Natalie (Amy Forsyth) is home from college to see old friends. Her best friend Brooke (Reign Edwards) lives with a punk chick named Taylor (Bex Taylor-Klaus) who has never been friendly with Natalie. The three young women are meeting up with three guys: Quinn (Christian James), Brooke’s boyfriend, Asher (Matt Mercurio), Taylor’s boyfriend and Gavin (Roby Attal), a friend of the girls that would like to date Natalie. They are headed to Hell Fest, a haunted amusement park filled with rides, games and several haunted houses. Characters are dressed in costume and roaming the park, scaring the patrons. A killer is also roaming the park in costume. He has killed before at another haunted house a couple of years earlier. He spots Natalie and her crew wandering around and begins following them. Natalie notices she is being followed and tells her friends, but they tell her she is being paranoid and he’s just a park worker. Soon, the killer begins knocking off her friends one by one with his sights set on Natalie.
“Hell Fest” has an interesting setting for a movie about a slasher: Meandering a haunted theme park and knocking victims off with nobody noticing. It should have been a fun, gory romp with a wicked sense of humor. Instead, it is a slow, plodding slog with a couple of memorable kills but a great deal of dead time (pun intended) between anything mildly interesting happening. It is filled with unlikable characters and all the wrong people die.
The killer, referred to as The Other, is never seen without his mask and isn’t identified in the credits. It doesn’t really matter as The Other is a bland antagonist. He’s a pale imitation of Jason Vorhees and Michael Myers. He’s all stalk and no actual menace. The mask is pretty good. It’s designed by Alterian, the same company that made the masks in “Scream” and “Happy Death Day.” It’s the best thing about the killer as he is otherwise the same kind of unstoppable force we’ve seen a hundred times and in better movies.
The non-killer characters are generic types: The good girl, the party girl, the bad influence and the boys they have sex with. Each actor could have been swapped around to a different role and it wouldn’t have made any difference. No one in the film is very likable. Even Natalie is kind of a stick in the mud, constantly being hounded into doing fun things with the group while she and Gavin have a clumsy and boring beginning of a relationship.

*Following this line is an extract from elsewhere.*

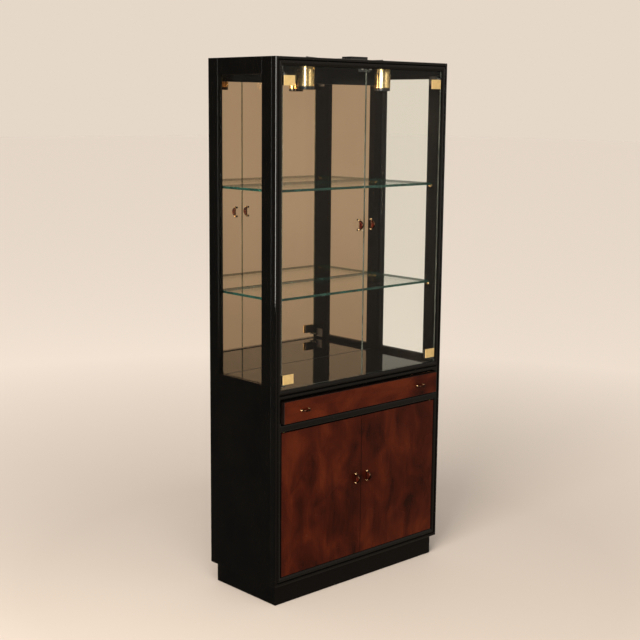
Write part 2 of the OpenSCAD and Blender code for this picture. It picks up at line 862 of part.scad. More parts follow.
// Double magnetic catches: one behind the top of the glass doors, one above the lower doors
module door_catches() {
    catch_half = 24;
    catch_h = 12;
    magnet_gap = 1;
    wood_back_y = wood_y + wood_door_t + magnet_gap;
    color("dimgray") {
        block([-catch_half, glass_rear_y + magnet_gap, top_rail_z - catch_h],
            [catch_half, frame_back_y, top_rail_z]);
        block([-catch_half, wood_back_y, drawer_rail_z - catch_h],
            [catch_half, frame_back_y + 12, drawer_rail_z]);
        block([-catch_half, frame_back_y, drawer_rail_z - 1],
            [catch_half, frame_back_y + 12, divider_z]);
    }
}

plinth_front();
plinth_back();
plinth_cross_boards();
side_panel_left();
side_panel_right();
front_window_uprights();
rear_window_uprights();
window_heads();
bottom_panel();
divider_panel();
display_deck();
top_panel();
back_panel();
back_header();
stile_left();
stile_right();
top_rail();
waist_rail();
drawer_rail();
bottom_rail();
front_posts();
rear_posts();
back_mirror();
side_glass_left();
side_glass_right();
glass_beads();
glass_shelf_upper();
glass_shelf_lower();
shelf_pins();
cabinet_shelf();
can_shells();
can_baffles();
lamp_sockets();
lamp_bulbs();
can_stems();
wiring_box();
light_leads();
hinge_arms();
door_pivot_pins();
drawer_runners();
door_catches();
glass_door_left();
left_hinge_plates();
left_hinge_clamps();
left_glass_pull();
glass_door_right();
right_hinge_plates();
right_hinge_clamps();
right_glass_pull();
drawer_front();
drawer_sides();
drawer_back();
drawer_bottom();
drawer_pulls();
wood_door_left();
left_wood_pull();
wood_door_right();
right_wood_pull();
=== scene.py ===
"""Looks of a lacquered display cabinet with glass doors, a drawer and veneered lower doors.

Every piece stands in the cabinet's own frame, in metres: X along the width, the front towards
-Y and Z up from the floor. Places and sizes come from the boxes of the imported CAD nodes.
"""

import logging
import math
from dataclasses import dataclass, field
from enum import Enum
from typing import Callable, Dict, List, Optional, Sequence, Tuple, Union

import bmesh
import bpy
from mathutils import Matrix, Vector


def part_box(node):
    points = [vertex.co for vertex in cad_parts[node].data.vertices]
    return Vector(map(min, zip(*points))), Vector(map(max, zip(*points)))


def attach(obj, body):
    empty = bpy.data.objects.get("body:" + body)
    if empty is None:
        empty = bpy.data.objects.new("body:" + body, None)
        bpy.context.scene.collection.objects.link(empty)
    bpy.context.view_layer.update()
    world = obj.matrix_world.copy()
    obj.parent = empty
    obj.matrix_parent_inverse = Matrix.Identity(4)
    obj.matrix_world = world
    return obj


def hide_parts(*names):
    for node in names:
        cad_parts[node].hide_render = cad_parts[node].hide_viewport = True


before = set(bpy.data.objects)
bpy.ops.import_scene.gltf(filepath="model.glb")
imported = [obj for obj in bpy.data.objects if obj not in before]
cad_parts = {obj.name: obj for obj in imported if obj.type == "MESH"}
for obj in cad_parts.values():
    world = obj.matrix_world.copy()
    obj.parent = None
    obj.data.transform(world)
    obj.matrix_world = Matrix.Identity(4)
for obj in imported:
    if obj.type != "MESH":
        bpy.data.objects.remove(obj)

LOG = logging.getLogger("display_cabinet")
MM = 0.001
Colour = Tuple[float, float, float]
Point = Tuple[float, float, float]


class Side(Enum):
    """Left or right of the cabinet's middle, seen from the front."""

    LEFT = -1
    RIGHT = 1


class Run(Enum):
    """Which way a grain or a pull runs."""

    UPRIGHT = "upright"
    ACROSS = "across"
    DEEP = "deep"


# ----------------------------------------------------------------------------- finishes


class Recipe:
    """The nodes of a material, or of the studio's surround, in the making."""

    def __init__(self, owner: Union[bpy.types.Material, bpy.types.World], output: str) -> None:
        """Starts with an output and the coordinates.

        Args:
            owner: What the nodes belong to.
            output: The output node's type.
        """
        self.owner = owner
        owner.use_nodes = True
        self.tree = owner.node_tree
        self.tree.nodes.clear()
        self.output = self.tree.nodes.new(output)
        self.coordinates = self.tree.nodes.new("ShaderNodeTexCoord").outputs

    @classmethod
    def material(cls, name: str) -> "Recipe":
        """Starts a new material."""
        return cls(bpy.data.materials.new(name), "ShaderNodeOutputMaterial")

    def node(self, kind: str, inputs: Optional[dict] = None, **settings: object) -> bpy.types.Node:
        """Adds a node, sets its properties, and links or sets its inputs.

        Args:
            kind: The node's type.
            inputs: Socket name or number to a value, or to an output socket to link.
            **settings: Properties of the node.

        Returns:
            The new node.
        """
        made = self.tree.nodes.new(kind)
        for key, value in settings.items():
            setattr(made, key, value)
        for key, value in (inputs or {}).items():
            if isinstance(value, bpy.types.NodeSocket):
                self.tree.links.new(value, made.inputs[key])
            else:
                made.inputs[key].default_value = value
        return made

    def mapped(self, scale: Point = (1, 1, 1)) -> bpy.types.NodeSocket:
        """Object coordinates, scaled along each axis."""
        return self.node("ShaderNodeMapping", {"Vector": self.coordinates["Object"],
                                               "Scale": scale}).outputs[0]

    def noise(self, vector: bpy.types.NodeSocket, scale: float, detail: float = 4.0,
              rough: float = 0.5, twist: float = 0.0) -> bpy.types.NodeSocket:
        """Cloudy noise.

        Args:
            vector: Where the pattern is read.
            scale: Spots per metre.
            detail: Finer layers.
            rough: Share of the finer layers.
            twist: Distortion of the spots.

        Returns:
            The noise's value socket.
        """
        return self.node("ShaderNodeTexNoise", {"Vector": vector, "Scale": scale, "Detail": detail,
                                                "Roughness": rough, "Distortion": twist}).outputs["Fac"]

    def ramp(self, factor: bpy.types.NodeSocket,
             stops: Sequence[Tuple[float, Colour]]) -> bpy.types.NodeSocket:
        """Colours along a factor.

        Args:
            factor: The value that picks the colour.
            stops: Positions with their colours, in order.

        Returns:
            The colour socket.
        """
        made = self.node("ShaderNodeValToRGB", {"Fac": factor})
        row = made.color_ramp.elements
        while len(row) < len(stops):
            row.new(0.5)
        for stop, (place, colour) in zip(row, stops):
            stop.position = place
            stop.color = (*colour, 1.0)
        return made.outputs["Color"]

    def span(self, value: bpy.types.NodeSocket, low: float, high: float,
             start: float = 0.3, stop: float = 0.7) -> bpy.types.NodeSocket:
        """Spreads a noise value over a range.

        Args:
            value: The value to spread.
            low: What start becomes.
            high: What stop becomes.
            start: Lowest value read.
            stop: Highest value read.

        Returns:
            The spread value's socket.
        """
        return self.node("ShaderNodeMapRange", {"Value": value, "From Min": start, "From Max": stop,
                                                "To Min": low, "To Max": high}).outputs[0]

    def math(self, operation: str, a: object, b: object) -> bpy.types.NodeSocket:
        """One sum on sockets or numbers."""
        return self.node("ShaderNodeMath", {0: a, 1: b}, operation=operation).outputs[0]

    def blend(self, factor: bpy.types.NodeSocket, a: object, b: object) -> bpy.types.NodeSocket:
        """Blends two colours.

        Args:
            factor: Share of the second colour.
            a: First colour or socket.
            b: Second colour or socket.

        Returns:
            The blended colour's socket.
        """
        first, second, result = 6, 7, 2
        a, b = ((*value, 1.0) if isinstance(value, tuple) else value for value in (a, b))
        made = self.node("ShaderNodeMix", data_type="RGBA")
        for number, value in ((0, factor), (first, a), (second, b)):
            if isinstance(value, bpy.types.NodeSocket):
                self.tree.links.new(value, made.inputs[number])
            else:
                made.inputs[number].default_value = value
        return made.outputs[result]

    def bump(self, height: bpy.types.NodeSocket, strength: float, depth: float) -> bpy.types.NodeSocket:
        """A bumped normal.

        Args:
            height: The height pattern.
            strength: Its share.
            depth: Its depth in metres.

        Returns:
            The normal socket.
        """
        return self.node("ShaderNodeBump", {"Height": height, "Strength": strength,
                                            "Distance": depth}).outputs["Normal"]

    def surface(self, base: bpy.types.NodeSocket, rough: object,
                more: dict) -> bpy.types.Material:
        """Finishes the material with one surface shader.

        Args:
            base: The base colour.
            rough: The roughness, as a socket or a number.
            more: Socket name to a value, or to an output socket to link.

        Returns:
            The material.
        """
        return self.done(self.node("ShaderNodeBsdfPrincipled", {
            "Base Color": base, "Roughness": rough, **more}))

    def done(self, shader: bpy.types.Node) -> Union[bpy.types.Material, bpy.types.World]:
        """Puts the shader on the output and returns the nodes' owner."""
        self.tree.links.new(shader.outputs[0], self.output.inputs["Surface"])
        return self.owner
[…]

If there were some interesting people on the screen it might be more watchable, but the blandness of everyone on screen turns a dull story into a real snooze.
I would have liked for the filmmakers to mix things up a bit. They make a good start with the first main character to die. The death is creative (if spoiled by a bit of business prior to the murder) and is properly gory. Had that creativity been carried over to the rest of the deaths I might have been more forgiving of the disinterest I had in the story. What might have made things more interesting is if the filmmakers had taken a chance and knocked off their main character Natalie. Of the three female leads she is by far the least interesting. Both Brooke and Taylor possess far more personality, even if it is muzzled to allow Natalie to be the focus. Like Alfred Hitchcock in “Psycho” killing off his big star Janet Leigh half way through the picture, knocking off Natalie early on would have awakened the audience from its slumber and focused their attention back on the film instead of their phones wondering what other movie they could see that would be better. None of these actors are household names so killing the character we are led to believe is the one that will survive (spoiler alert: She does) wouldn’t be a big risk. Instead, the filmmakers stay on the tried and true path much to the movie’s detriment.
“Hell Fest” is rated R for language, horror violence and some sexual references. There are several stabbings, an attempted decapitation, a head crushed by a giant mallet, a hypodermic needle through an eye and other stuff. The main characters crudely discuss the possibility of Natalie and Gavin engaging in sex later in the evening. Foul language is fairly common.
Horror movie icon Tony Todd is sold in the advertising as a big part of the cast. He isn’t. His role is billed as The Barker and he’s on screen for perhaps 60 seconds. His voice is also heard throughout the film as the PA announcer. Todd deserves better than to be an unwitting part of deceptive advertising for a third-rate slasher film. Make him The Other, write him some silly puns as he kills boring 20-somethings and present the audience something more interesting than what this film offers.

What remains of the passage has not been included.